> **What this task involves**
Can the data below be echoed back word for word?
★ ★ ★
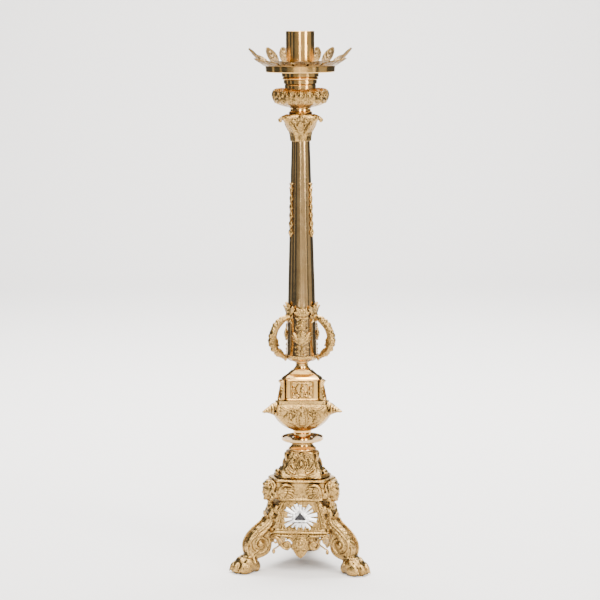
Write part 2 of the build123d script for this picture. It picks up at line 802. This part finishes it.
GALLERY_BASE_R, GALLERY_TIP_R, GALLERY_TIP_Z = 58.0, 75.2, 766.0
LEAF_HALF_WIDTH = 9.8
with BuildSketch(Plane.XY) as leaf_plan:
    with BuildLine():
        half = Spline(
            (GALLERY_BASE_R - 3, 0.6 * LEAF_HALF_WIDTH),
            (GALLERY_BASE_R + 4, LEAF_HALF_WIDTH),
            (GALLERY_BASE_R + 11, 0.72 * LEAF_HALF_WIDTH),
            (GALLERY_TIP_R + 0.2, 0.4),
        )
        Line(half @ 0, (GALLERY_BASE_R - 3, 0))
        Line(half @ 1, (GALLERY_TIP_R + 0.2, 0))
        mirror(about=Plane.XZ)
    make_face()

with BuildPart() as leaf_gallery:
    # A band stands inside the pan's rim, and flares out over it into a ring of leaves.
    with BuildSketch(Plane.XZ):
        with BuildLine():
            inside_r = PAN_R - PAN_WALL - 0.8
            band = Line((inside_r - 1.2, PAN_Z + 2.5), (inside_r, PAN_Z + 2.5))
            up = Line(band @ 1, (inside_r, PAN_RIM_Z + 0.4))
            under = Polyline(up @ 1, (PAN_R + 0.4, PAN_RIM_Z + 0.4), (GALLERY_TIP_R, GALLERY_TIP_Z))
            top = Polyline(
                under @ 1, (GALLERY_TIP_R - 1.2, GALLERY_TIP_Z), (inside_r - 1.2, PAN_RIM_Z + 1)
            )
            Line(top @ 1, band @ 0)
        make_face()
    revolve(axis=Axis.Z)
    # Pointed ovals in plan, one to a leaf, on top of the part of the flare that stays whole.
    with BuildSketch(Plane.XY.offset(PAN_Z)):
        Circle(GALLERY_BASE_R)
        for i in range(PETALS):
            add(leaf_plan.sketch.rotate(Axis.Z, 360 / PETALS * (i + 0.5)))
    extrude(amount=GALLERY_TIP_Z - PAN_Z + 1, mode=Mode.INTERSECT)
keep(leaf_gallery.part, "leaf_gallery", STACK_TURN)

# ---------------------------------------------------------------- candle socket
BORE_R = CANDLE_D / 2 + CANDLE_ROOM
keep(ring(PAN_Z + PAN_WALL, SOCKET_Z - PAN_Z - PAN_WALL, 14, ROD_R + 0.5), "socket_washer")
keep(ring(SOCKET_Z, CANDLE_Z - SOCKET_Z, SOCKET_R, ROD_R + RUN), "socket_floor")

with BuildPart() as socket_tube:
    with BuildSketch(Plane.XY.offset(CANDLE_Z)):
        Circle(SOCKET_R)
        Circle(BORE_R, mode=Mode.SUBTRACT)
    extrude(amount=TOP_Z - CANDLE_Z)
    fillet(socket_tube.edges().group_by(Axis.Z)[-1], 0.4)
keep(socket_tube.part, "socket_tube")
★ ★ ★
> **Response below**
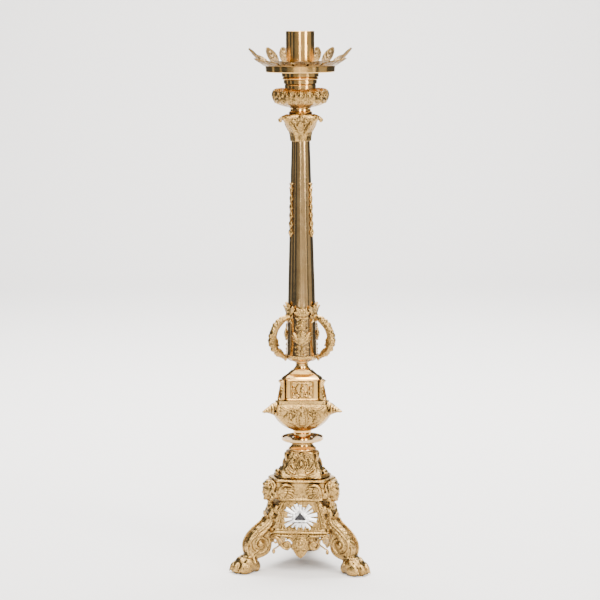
Write part 2 of the build123d script for this picture. It picks up at line 802. This part finishes it.
GALLERY_BASE_R, GALLERY_TIP_R, GALLERY_TIP_Z = 58.0, 75.2, 766.0
LEAF_HALF_WIDTH = 9.8
with BuildSketch(Plane.XY) as leaf_plan:
    with BuildLine():
        half = Spline(
            (GALLERY_BASE_R - 3, 0.6 * LEAF_HALF_WIDTH),
            (GALLERY_BASE_R + 4, LEAF_HALF_WIDTH),
            (GALLERY_BASE_R + 11, 0.72 * LEAF_HALF_WIDTH),
            (GALLERY_TIP_R + 0.2, 0.4),
        )
        Line(half @ 0, (GALLERY_BASE_R - 3, 0))
        Line(half @ 1, (GALLERY_TIP_R + 0.2, 0))
        mirror(about=Plane.XZ)
    make_face()

with BuildPart() as leaf_gallery:
    # A band stands inside the pan's rim, and flares out over it into a ring of leaves.
    with BuildSketch(Plane.XZ):
        with BuildLine():
            inside_r = PAN_R - PAN_WALL - 0.8
            band = Line((inside_r - 1.2, PAN_Z + 2.5), (inside_r, PAN_Z + 2.5))
            up = Line(band @ 1, (inside_r, PAN_RIM_Z + 0.4))
            under = Polyline(up @ 1, (PAN_R + 0.4, PAN_RIM_Z + 0.4), (GALLERY_TIP_R, GALLERY_TIP_Z))
            top = Polyline(
                under @ 1, (GALLERY_TIP_R - 1.2, GALLERY_TIP_Z), (inside_r - 1.2, PAN_RIM_Z + 1)
            )
            Line(top @ 1, band @ 0)
        make_face()
    revolve(axis=Axis.Z)
    # Pointed ovals in plan, one to a leaf, on top of the part of the flare that stays whole.
    with BuildSketch(Plane.XY.offset(PAN_Z)):
        Circle(GALLERY_BASE_R)
        for i in range(PETALS):
            add(leaf_plan.sketch.rotate(Axis.Z, 360 / PETALS * (i + 0.5)))
    extrude(amount=GALLERY_TIP_Z - PAN_Z + 1, mode=Mode.INTERSECT)
keep(leaf_gallery.part, "leaf_gallery", STACK_TURN)

# ---------------------------------------------------------------- candle socket
BORE_R = CANDLE_D / 2 + CANDLE_ROOM
keep(ring(PAN_Z + PAN_WALL, SOCKET_Z - PAN_Z - PAN_WALL, 14, ROD_R + 0.5), "socket_washer")
keep(ring(SOCKET_Z, CANDLE_Z - SOCKET_Z, SOCKET_R, ROD_R + RUN), "socket_floor")

with BuildPart() as socket_tube:
    with BuildSketch(Plane.XY.offset(CANDLE_Z)):
        Circle(SOCKET_R)
        Circle(BORE_R, mode=Mode.SUBTRACT)
    extrude(amount=TOP_Z - CANDLE_Z)
    fillet(socket_tube.edges().group_by(Axis.Z)[-1], 0.4)
keep(socket_tube.part, "socket_tube")